The first step in creating a marketing program that activates influencers is to find out who these passionate people are and where they hang out online.  To find out, you need to use a social media analytics tracking and measurement tool that goes beyond ‘listening to the conversation,’ measuring website traffic, clicks on campaign links, or conversions.  They are new social media analytics platforms, such as Radian6 and ObjectiveMarketer, that allow you to pinpoint with precision which individuals are most actively sharing your brand’s links.

Find Out What Your 1% Likes to Share

After you’ve identified these individuals, use your social media analytics platform to dig down into the content they like to share most often. Do they tend to share deals and discounts? Or do they prefer to share links to your branded entertainment content, like YouTube videos, social games and contests, or informational articles? At this stage, you can separate your 1% into groups, such as “shopping mavens” who love to pass along deals and discounts; “experts” who love to share new research, top-10 lists, how-to articles, and other educational content; “gaming gurus” who like to share information about contests and games; or “entertainers” who like to share movie trailers, YouTube clips, and social media apps.
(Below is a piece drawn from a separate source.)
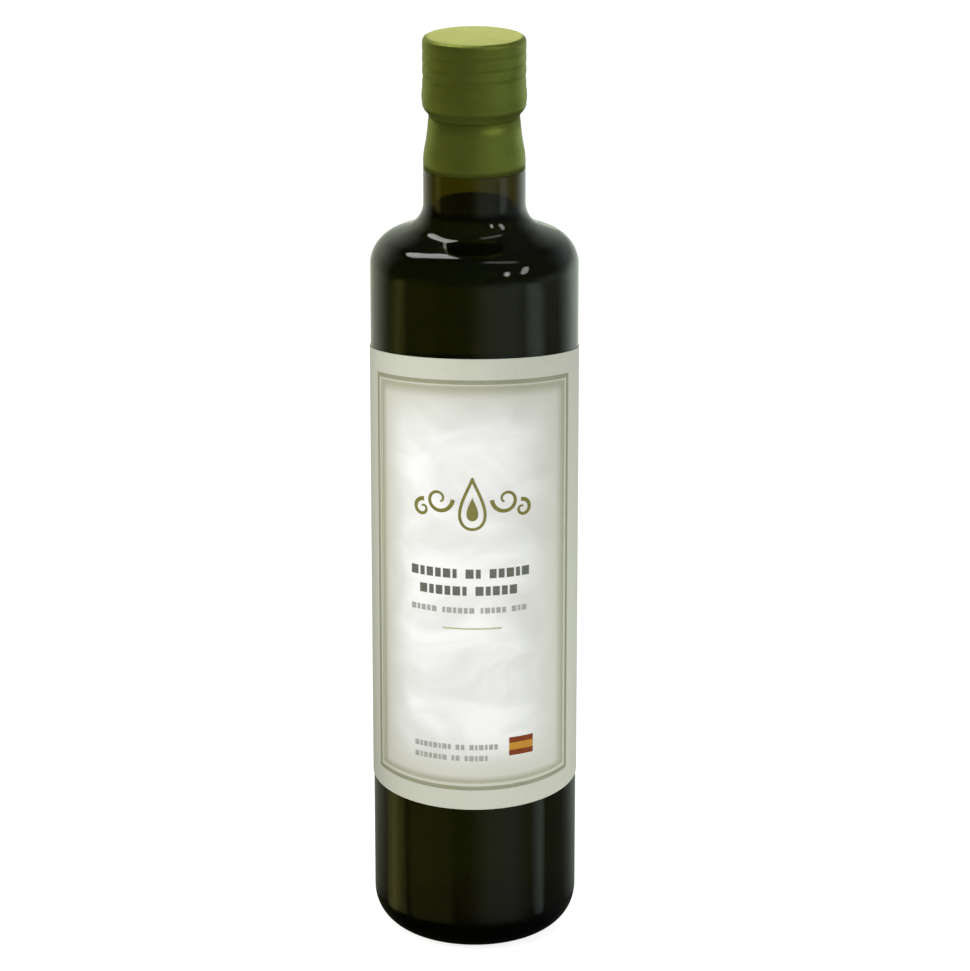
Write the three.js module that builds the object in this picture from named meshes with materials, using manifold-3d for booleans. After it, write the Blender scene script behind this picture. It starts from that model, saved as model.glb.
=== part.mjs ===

Find Out Where Your 1% Goes to Connect and Share

Now you need to identify which social networks, blogs, forums, and websites your 1% hangs out on, and which methods they use to share your content (e-mail, social updates, tweets, etc.). One thing you’re likely to find out is that while Facebook and Twitter undoubtedly play major roles in the spread of your brand’s content, major social networking sites are not where you’re likely to find and reach your 1%.

Think about it — if you are someone extremely passionate about cars, are you really going to bore and alienate your family and friends on Facebook? Some of them might (and lose friends and followers in the process), but for the rest, they have a blog, post comments on other blogs, and interact with niche communities of like-minded influencers, advocates, and fans.

Finding these sites and communities on the web requires some sleuthing. Aside from digging deep into the traffic data provided by your social media analytics platform, another way to find these niche sites is to follow a number of active “experts” on Twitter in your topic of choice. Ask them where they go to learn about and share the content that matters most to them.

Find Out What Motivates Your 1%

People Image

Do your influencers share content about your brand in pursuit of fame, fortune, or a bit of both? Understanding what motivates your 1% to share is key to finding out what makes them tick, and what types of content they will respond to favorably.

For most people that spend time creating and sharing content, it’s not about fortune, it’s about fame. They share links with friends and their wider social network because it makes them feel important, special, and useful. That doesn’t mean influential people don’t like deals as a rule — they’re just like the rest of us in that regard. But they respond most positively to the attention and recognition they get from sharing useful content and valuable information with others.

For example, we’ve seen on several marketing programs that the percent of incremental unique visitors to a site from shared links more than doubled when the names of the top sharers where posted on an online leader board, and top-sharers were given access to exclusive content.

Make ‘Em Famous’

If your data does indeed show that your influentials are more motivated by fame rather than fortune, then it’s time to recognize and reward them with incentives that are aligned with this motivation.

Use your company’s Twitter and Facebook pages to call out public achievements, like funny or useful YouTube videos on relevant topics posted by your top 1%. Blog about an interesting article, post, or tweet an influential member of your customer base has written, and let them know what you’ve done. And make sure to extend special offers or direct access to top company executives to your influential users. A big part of making these people feel special involves granting insider access to people, deals, or information that is limited to a select few.


By finding and reaching out to your brand’s biggest fans, you’ll get access to thousands of customers for the price of engaging a few. But remember that it’s a two-way street. Early on, engage these folks in a dialog around what they like about your brand and products, why they like it, what they’d like to see improved, and what types of opportunities and offers they’d be most interested in receiving. Give, and you shall receive.